**Given data**
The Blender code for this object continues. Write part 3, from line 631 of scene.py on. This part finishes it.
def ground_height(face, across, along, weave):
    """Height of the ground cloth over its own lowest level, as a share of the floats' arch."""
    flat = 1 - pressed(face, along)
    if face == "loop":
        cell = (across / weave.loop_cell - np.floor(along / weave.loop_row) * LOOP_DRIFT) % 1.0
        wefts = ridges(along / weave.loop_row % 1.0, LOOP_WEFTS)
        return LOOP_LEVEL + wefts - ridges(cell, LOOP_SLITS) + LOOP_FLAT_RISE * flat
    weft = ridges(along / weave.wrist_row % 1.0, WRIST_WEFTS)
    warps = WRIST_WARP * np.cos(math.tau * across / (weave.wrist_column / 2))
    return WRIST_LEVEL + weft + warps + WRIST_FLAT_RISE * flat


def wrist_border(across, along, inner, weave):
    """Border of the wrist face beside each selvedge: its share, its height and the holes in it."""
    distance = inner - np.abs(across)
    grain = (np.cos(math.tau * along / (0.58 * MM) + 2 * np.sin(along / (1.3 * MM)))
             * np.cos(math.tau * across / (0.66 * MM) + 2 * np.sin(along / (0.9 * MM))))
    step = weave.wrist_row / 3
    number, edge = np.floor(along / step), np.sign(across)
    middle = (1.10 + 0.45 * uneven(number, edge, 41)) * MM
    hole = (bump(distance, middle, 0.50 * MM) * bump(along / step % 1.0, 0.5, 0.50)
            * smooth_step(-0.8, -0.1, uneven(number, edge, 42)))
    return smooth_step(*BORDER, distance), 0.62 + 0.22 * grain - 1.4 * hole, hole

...

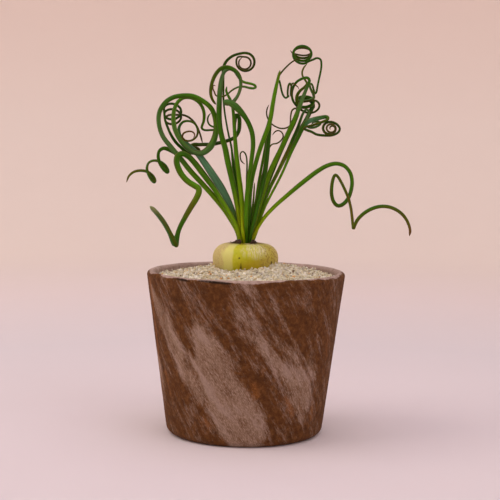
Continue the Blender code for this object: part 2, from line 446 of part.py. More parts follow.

==

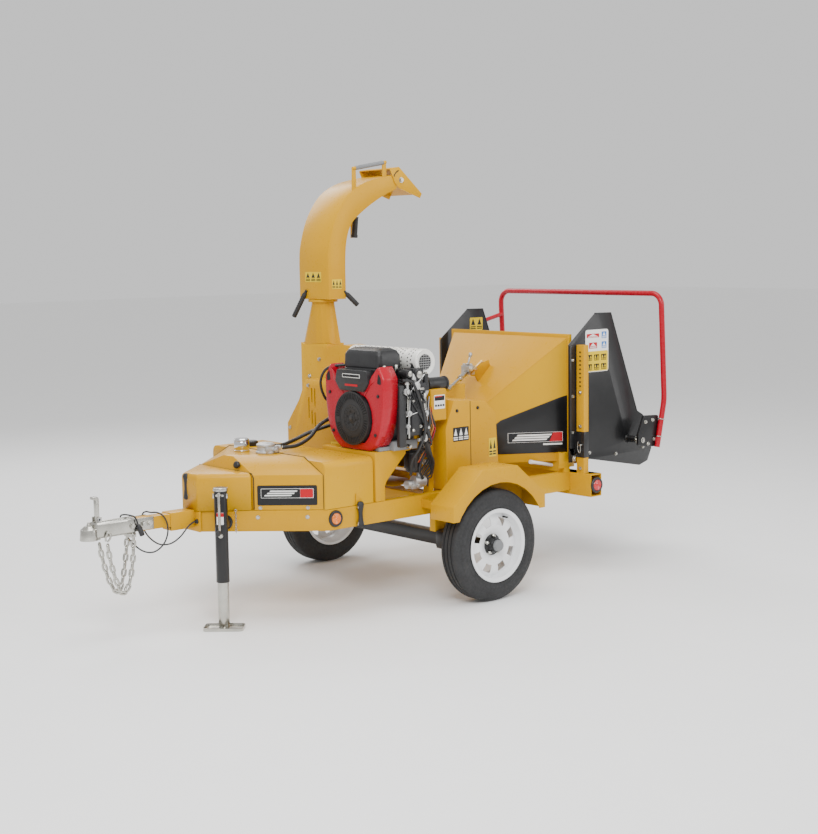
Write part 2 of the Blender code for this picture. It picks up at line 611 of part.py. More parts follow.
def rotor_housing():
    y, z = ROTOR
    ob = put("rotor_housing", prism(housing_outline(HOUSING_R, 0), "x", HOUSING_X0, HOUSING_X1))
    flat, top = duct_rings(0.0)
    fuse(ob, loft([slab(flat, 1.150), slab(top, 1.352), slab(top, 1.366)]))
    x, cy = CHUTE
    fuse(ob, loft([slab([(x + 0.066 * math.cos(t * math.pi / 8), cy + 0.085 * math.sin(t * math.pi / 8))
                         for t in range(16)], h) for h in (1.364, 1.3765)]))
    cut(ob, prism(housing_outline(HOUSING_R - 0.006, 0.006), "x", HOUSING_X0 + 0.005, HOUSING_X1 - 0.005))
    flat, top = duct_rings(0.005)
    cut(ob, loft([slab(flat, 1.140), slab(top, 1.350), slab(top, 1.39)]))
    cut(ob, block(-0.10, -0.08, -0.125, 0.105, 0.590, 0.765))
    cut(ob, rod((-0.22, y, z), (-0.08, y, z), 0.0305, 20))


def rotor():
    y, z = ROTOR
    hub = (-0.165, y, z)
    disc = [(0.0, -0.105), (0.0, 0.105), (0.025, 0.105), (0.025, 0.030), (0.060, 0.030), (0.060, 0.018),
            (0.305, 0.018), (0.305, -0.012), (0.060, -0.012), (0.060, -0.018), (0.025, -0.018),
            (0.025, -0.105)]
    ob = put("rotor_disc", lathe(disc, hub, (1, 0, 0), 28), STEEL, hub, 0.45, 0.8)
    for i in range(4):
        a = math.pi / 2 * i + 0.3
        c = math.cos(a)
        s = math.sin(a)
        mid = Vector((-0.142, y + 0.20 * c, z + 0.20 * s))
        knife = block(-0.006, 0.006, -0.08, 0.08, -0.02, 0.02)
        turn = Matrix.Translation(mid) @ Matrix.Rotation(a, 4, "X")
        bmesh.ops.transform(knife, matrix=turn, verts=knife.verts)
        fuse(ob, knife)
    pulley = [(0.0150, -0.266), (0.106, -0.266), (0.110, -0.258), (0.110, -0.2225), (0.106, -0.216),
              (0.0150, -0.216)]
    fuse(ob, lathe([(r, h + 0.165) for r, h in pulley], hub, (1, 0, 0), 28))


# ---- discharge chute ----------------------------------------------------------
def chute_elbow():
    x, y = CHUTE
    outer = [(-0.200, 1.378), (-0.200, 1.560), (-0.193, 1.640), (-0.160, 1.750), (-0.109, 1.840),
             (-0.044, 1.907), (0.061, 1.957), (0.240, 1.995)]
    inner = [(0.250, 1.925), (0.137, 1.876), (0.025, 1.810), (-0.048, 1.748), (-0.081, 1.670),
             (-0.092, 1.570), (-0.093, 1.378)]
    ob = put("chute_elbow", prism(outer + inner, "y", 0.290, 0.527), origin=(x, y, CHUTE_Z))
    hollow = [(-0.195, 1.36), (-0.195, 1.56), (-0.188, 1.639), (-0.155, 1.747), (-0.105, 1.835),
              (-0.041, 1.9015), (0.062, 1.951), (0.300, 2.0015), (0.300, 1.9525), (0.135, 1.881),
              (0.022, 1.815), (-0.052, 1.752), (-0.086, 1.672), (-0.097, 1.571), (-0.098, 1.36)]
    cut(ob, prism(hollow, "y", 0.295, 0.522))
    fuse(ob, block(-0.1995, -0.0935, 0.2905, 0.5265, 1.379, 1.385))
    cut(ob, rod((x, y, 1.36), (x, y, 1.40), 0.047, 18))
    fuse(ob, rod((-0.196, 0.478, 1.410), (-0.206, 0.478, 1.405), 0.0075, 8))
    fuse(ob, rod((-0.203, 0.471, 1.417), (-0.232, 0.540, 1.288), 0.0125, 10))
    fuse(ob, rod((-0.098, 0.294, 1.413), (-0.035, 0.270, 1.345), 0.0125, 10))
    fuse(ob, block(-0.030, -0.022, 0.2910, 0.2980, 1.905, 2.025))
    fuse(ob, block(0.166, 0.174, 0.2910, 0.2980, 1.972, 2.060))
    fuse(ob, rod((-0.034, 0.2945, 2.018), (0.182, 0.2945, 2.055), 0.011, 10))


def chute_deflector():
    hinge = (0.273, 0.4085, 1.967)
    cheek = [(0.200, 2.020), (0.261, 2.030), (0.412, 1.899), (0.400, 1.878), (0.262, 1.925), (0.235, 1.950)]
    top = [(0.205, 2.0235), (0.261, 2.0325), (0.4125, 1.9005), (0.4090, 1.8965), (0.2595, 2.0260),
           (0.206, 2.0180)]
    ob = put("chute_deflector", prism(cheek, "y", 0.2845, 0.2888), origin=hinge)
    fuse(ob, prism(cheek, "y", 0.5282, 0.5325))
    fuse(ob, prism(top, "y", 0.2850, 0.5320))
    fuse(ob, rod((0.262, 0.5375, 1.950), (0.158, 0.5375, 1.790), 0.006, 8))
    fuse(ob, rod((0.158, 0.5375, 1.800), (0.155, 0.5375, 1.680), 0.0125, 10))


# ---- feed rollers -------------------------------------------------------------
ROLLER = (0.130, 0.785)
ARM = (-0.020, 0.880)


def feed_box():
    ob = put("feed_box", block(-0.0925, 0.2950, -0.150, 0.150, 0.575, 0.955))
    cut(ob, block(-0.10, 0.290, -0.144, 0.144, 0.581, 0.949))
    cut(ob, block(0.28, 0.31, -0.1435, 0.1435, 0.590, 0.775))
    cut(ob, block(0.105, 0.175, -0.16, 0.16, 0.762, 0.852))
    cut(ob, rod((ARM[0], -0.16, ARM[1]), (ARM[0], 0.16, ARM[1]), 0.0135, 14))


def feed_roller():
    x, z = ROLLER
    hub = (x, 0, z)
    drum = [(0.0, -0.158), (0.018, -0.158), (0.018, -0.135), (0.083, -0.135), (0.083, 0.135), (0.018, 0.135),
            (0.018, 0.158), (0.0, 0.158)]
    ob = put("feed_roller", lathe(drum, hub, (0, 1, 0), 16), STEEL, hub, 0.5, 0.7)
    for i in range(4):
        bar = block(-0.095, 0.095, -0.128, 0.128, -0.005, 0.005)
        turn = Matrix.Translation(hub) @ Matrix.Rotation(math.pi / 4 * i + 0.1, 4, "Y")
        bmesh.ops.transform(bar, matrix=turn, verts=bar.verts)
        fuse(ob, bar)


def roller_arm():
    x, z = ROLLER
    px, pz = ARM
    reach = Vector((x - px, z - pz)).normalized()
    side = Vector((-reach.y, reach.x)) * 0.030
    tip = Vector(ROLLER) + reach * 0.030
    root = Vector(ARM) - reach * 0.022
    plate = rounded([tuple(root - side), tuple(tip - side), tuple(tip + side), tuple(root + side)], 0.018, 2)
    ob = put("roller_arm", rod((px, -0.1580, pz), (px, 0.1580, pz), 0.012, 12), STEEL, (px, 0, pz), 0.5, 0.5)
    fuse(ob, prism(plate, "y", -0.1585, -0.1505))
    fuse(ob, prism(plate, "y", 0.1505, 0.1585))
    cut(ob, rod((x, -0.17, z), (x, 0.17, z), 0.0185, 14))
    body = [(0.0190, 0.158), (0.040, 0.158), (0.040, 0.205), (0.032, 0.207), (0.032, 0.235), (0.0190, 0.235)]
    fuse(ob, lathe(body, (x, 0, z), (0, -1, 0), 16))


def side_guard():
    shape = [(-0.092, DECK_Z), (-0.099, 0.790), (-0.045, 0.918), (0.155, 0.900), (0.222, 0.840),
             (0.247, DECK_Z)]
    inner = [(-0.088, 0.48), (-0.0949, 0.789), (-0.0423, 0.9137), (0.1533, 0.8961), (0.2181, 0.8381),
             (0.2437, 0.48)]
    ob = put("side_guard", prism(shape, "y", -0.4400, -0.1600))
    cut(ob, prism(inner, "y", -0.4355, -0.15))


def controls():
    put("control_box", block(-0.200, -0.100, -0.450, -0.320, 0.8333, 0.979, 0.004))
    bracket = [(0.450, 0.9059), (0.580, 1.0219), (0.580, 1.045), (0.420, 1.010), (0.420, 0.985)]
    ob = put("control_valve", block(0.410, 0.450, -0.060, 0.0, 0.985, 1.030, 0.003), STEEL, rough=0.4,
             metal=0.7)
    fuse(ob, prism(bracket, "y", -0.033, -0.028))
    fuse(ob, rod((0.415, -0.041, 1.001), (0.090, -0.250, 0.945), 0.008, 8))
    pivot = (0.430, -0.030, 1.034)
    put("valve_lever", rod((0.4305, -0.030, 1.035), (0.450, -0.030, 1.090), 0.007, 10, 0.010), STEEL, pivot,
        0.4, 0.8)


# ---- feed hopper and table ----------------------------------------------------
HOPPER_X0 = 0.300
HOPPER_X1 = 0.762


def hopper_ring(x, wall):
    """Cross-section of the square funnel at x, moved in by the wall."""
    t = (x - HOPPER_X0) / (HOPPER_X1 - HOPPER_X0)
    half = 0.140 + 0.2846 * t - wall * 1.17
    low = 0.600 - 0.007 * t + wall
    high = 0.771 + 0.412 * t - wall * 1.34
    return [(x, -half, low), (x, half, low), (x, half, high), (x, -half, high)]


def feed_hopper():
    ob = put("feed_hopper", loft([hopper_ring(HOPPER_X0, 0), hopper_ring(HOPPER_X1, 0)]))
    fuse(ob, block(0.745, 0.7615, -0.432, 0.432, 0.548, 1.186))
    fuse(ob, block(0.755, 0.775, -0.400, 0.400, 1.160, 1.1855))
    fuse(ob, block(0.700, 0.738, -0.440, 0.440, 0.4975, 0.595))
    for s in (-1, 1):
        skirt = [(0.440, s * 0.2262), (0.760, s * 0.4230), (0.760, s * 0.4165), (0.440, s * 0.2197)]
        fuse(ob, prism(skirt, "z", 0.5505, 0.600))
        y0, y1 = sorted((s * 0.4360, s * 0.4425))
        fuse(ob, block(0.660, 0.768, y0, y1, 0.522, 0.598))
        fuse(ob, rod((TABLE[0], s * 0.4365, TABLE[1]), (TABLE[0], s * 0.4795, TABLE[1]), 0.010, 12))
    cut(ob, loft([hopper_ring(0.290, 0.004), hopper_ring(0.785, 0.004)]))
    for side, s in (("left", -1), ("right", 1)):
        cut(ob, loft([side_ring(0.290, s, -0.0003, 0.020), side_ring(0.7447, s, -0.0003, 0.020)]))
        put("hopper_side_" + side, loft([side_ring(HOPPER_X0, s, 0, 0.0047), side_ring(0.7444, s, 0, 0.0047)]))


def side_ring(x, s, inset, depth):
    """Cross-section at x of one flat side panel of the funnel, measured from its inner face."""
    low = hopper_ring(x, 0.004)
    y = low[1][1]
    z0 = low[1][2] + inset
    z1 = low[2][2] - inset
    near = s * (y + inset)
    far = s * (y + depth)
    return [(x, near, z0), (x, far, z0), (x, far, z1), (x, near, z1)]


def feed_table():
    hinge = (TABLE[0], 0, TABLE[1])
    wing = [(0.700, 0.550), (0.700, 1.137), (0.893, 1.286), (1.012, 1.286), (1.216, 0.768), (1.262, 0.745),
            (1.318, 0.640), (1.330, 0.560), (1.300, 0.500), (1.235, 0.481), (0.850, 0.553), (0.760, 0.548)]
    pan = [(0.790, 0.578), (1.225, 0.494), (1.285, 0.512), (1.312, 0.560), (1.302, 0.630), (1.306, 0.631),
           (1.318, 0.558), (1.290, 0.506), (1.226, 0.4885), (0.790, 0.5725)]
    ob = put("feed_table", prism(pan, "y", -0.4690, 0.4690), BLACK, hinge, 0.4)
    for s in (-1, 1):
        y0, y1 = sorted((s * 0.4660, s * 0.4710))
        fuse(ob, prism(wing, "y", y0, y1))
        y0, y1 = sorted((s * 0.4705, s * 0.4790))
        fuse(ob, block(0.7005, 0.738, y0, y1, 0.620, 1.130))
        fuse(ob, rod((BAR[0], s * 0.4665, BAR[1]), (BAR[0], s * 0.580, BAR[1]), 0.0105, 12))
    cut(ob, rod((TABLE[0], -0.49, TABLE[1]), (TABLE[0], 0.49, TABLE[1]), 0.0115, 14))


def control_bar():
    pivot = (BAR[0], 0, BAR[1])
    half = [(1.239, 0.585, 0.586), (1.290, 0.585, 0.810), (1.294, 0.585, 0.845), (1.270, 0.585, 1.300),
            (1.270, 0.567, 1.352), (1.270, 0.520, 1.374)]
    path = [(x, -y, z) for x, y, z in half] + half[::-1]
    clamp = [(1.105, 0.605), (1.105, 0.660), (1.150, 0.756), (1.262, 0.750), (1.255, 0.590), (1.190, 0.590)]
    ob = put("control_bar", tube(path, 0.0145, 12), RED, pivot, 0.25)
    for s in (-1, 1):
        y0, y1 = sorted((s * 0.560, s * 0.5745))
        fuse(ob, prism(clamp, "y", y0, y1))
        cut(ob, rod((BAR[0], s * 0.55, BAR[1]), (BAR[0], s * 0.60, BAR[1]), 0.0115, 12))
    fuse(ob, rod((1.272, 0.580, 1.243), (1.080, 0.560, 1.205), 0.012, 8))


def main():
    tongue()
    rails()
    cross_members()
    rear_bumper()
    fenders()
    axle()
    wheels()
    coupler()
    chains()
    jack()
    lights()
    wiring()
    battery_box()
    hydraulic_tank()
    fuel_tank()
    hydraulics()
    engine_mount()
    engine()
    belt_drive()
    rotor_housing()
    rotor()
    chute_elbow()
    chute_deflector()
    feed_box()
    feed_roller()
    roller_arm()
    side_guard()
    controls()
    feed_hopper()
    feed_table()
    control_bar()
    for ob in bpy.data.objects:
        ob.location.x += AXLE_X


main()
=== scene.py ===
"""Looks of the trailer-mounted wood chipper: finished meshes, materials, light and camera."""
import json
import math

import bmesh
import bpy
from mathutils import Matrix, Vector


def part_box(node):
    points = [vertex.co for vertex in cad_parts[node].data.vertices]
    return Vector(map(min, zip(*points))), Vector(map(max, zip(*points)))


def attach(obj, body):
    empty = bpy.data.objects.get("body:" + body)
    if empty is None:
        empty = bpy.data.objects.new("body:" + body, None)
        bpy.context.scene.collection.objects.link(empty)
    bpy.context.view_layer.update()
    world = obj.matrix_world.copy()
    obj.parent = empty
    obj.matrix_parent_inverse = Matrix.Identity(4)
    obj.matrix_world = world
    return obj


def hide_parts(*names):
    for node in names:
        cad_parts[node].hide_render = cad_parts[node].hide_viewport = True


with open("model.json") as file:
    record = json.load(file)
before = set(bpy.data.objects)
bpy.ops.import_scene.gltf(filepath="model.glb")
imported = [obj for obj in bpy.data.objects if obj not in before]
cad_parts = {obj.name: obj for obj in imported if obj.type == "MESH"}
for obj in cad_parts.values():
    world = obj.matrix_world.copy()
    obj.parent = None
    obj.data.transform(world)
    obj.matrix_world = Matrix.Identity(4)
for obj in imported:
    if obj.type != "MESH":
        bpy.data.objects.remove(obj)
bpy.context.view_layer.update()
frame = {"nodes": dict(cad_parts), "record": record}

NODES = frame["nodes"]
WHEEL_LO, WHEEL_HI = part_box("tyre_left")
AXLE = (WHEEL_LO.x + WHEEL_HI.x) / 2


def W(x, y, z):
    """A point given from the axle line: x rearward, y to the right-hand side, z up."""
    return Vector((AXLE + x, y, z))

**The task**
The required output is an exact reproduction of the lines starting at the one that contains "cut(ob, rod((BAR[0], s" and ending at the one that contains "imported = [obj". Both boundary lines belong to it.

**Answer to the task**
        cut(ob, rod((BAR[0], s * 0.55, BAR[1]), (BAR[0], s * 0.60, BAR[1]), 0.0115, 12))
    fuse(ob, rod((1.272, 0.580, 1.243), (1.080, 0.560, 1.205), 0.012, 8))


def main():
    tongue()
    rails()
    cross_members()
    rear_bumper()
    fenders()
    axle()
    wheels()
    coupler()
    chains()
    jack()
    lights()
    wiring()
    battery_box()
    hydraulic_tank()
    fuel_tank()
    hydraulics()
    engine_mount()
    engine()
    belt_drive()
    rotor_housing()
    rotor()
    chute_elbow()
    chute_deflector()
    feed_box()
    feed_roller()
    roller_arm()
    side_guard()
    controls()
    feed_hopper()
    feed_table()
    control_bar()
    for ob in bpy.data.objects:
        ob.location.x += AXLE_X


main()
=== scene.py ===
"""Looks of the trailer-mounted wood chipper: finished meshes, materials, light and camera."""
import json
import math

import bmesh
import bpy
from mathutils import Matrix, Vector


def part_box(node):
    points = [vertex.co for vertex in cad_parts[node].data.vertices]
    return Vector(map(min, zip(*points))), Vector(map(max, zip(*points)))


def attach(obj, body):
    empty = bpy.data.objects.get("body:" + body)
    if empty is None:
        empty = bpy.data.objects.new("body:" + body, None)
        bpy.context.scene.collection.objects.link(empty)
    bpy.context.view_layer.update()
    world = obj.matrix_world.copy()
    obj.parent = empty
    obj.matrix_parent_inverse = Matrix.Identity(4)
    obj.matrix_world = world
    return obj


def hide_parts(*names):
    for node in names:
        cad_parts[node].hide_render = cad_parts[node].hide_viewport = True


with open("model.json") as file:
    record = json.load(file)
before = set(bpy.data.objects)
bpy.ops.import_scene.gltf(filepath="model.glb")
imported = [obj for obj in bpy.data.objects if obj not in before]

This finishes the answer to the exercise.